Course Materials: Most readings (as well as musical scores and recordings) will be provided electronically. There's just one text that you'll want to procure ahead of time:

Quinn, Arthur. Figures of Speech: 60 Ways to Turn a Phrase. You can obtain this text in either of two ways:

  • You can follow Grace's example in buying an inexpensive used copy of the original printing (1982, Gibbs. M. Smith Inc., ISBN 0-87905-121-3)—though Grace warns that her copy has loosened from its binding.
  • Alternatively, you can rent the Kindle version (reprinted in 2010 by Routledge, ISBN 978-1-880393-02-4).

 

Tech Requirements:

  • We will use Zoom for our live sessions. Students will need a good, high-speed internet connection.
  • Students will need a webcam and mic (computer built-in is fine).
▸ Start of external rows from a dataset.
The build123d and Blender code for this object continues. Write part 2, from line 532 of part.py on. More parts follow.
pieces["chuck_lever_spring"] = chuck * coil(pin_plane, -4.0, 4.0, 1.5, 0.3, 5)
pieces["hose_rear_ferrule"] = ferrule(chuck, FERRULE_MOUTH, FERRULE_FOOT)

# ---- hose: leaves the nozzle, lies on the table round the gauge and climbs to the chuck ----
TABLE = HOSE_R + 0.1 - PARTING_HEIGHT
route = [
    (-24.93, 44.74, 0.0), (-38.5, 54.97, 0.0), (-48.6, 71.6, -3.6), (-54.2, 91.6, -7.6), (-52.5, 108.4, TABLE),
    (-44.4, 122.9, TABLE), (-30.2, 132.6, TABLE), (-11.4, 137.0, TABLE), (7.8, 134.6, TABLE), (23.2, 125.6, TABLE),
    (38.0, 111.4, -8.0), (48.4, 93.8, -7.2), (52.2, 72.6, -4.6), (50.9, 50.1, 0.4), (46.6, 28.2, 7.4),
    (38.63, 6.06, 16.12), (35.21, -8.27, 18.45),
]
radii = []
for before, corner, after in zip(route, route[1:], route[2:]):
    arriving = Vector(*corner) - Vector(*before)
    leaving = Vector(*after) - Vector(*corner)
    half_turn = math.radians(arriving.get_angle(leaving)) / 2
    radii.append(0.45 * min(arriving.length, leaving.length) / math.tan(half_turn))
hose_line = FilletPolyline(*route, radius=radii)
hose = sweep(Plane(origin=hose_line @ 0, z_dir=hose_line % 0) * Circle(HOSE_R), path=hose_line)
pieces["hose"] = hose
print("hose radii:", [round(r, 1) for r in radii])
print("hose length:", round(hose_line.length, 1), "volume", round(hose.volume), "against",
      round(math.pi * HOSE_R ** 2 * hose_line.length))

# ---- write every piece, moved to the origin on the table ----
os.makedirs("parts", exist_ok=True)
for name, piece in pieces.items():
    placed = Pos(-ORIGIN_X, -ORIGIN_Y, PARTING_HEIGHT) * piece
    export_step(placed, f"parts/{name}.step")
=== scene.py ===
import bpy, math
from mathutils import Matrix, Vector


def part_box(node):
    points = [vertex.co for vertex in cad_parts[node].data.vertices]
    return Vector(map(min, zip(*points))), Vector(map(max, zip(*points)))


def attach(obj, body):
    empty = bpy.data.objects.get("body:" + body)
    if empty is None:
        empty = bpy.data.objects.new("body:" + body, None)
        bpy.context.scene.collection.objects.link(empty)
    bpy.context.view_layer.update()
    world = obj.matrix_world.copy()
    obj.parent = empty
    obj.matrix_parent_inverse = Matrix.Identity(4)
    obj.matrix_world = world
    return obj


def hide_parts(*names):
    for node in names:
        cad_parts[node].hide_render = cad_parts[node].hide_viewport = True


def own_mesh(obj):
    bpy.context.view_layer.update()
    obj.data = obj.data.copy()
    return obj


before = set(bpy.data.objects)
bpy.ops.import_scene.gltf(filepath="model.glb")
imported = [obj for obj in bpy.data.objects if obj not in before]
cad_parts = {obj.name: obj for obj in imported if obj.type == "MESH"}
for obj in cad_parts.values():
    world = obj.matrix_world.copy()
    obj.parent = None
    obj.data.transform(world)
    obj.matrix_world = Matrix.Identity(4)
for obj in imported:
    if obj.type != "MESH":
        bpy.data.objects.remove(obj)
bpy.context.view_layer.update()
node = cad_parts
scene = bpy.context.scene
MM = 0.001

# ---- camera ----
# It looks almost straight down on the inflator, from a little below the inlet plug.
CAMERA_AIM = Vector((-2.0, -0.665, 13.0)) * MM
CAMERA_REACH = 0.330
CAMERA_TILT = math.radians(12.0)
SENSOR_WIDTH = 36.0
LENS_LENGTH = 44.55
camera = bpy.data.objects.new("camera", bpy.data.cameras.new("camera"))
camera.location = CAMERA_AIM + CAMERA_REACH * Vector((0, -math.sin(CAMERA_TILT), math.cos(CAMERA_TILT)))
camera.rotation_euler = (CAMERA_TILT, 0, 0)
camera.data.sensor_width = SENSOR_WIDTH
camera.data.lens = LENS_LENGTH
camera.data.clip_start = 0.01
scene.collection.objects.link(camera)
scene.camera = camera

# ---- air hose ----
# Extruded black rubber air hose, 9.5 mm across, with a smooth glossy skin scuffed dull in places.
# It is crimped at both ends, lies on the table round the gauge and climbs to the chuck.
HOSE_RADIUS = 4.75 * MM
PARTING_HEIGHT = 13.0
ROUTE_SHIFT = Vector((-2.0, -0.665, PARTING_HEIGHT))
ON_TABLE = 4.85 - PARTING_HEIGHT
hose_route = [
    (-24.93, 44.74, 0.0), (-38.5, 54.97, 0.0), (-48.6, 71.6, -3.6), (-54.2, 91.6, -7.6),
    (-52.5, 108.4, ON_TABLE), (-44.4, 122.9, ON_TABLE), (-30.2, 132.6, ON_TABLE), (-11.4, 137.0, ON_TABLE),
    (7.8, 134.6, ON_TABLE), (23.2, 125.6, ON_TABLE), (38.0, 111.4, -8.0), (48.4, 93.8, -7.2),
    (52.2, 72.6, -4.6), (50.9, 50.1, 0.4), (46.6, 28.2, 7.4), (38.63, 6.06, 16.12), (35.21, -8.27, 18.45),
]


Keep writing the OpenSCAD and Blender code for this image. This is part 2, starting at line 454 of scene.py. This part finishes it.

Audio and video participation in live sessions is required.
  • Students will need to scan select assignments (or take a picture with an app like Cam Scanner) and submit in PDF format.

 

Meet the Instructors:

 

Grace Jackson (pictured on the right)

Dear Students – I can't wait to gather this summer with you and a cluster of soulful, impish, life-changing poets. My earliest memory of poetry is of my second grade self flooding the pages of Helen Ferris's Favorite Poems with highlighter. In "Well Versed," I'll teach you to highlight the salient features of poems with equal vigor, albeit with much more discernment. My own poetic instinct has been enlightened and stretched by my education at the Harvard Extension School, where, this spring, I'll complete my Bachelor of Liberal Arts in the field of English, with a minor in Creative Writing. In this course, I'll share as many eurekas from my English and Creative Writing studies as six weeks can hold. I'll keep our sessions both lively and earnest—a balance I've aimed to achieve as an annual guest-lecturer to an academic writing course at HES and as a memoir-writing coach. When I'm not at my desk, you'll find me traversing my neighborhood in search of sunshine—an activity not unlike that of reading poetry.

 

Hannah Jackson (pictured on the left)

Greetings! Some of you may already know me from AP Music Theory; if so, I'm thrilled that you're considering taking this course, which further develops topics that we had time to touch only briefly in AP MT. If, on the other hand, you're considering taking AP Music Theory at some point in the future, or even if your interest in music is merely tangential, I think this summer class will provide a delightful point of entry to the world of "critical listening": the consideration of how and why composers make the choices they do, particularly when the meaning and interpretation of text is at stake. While my sister will be your primary instructor in this class, I will be leading the Thursday sessions—hope to see you there!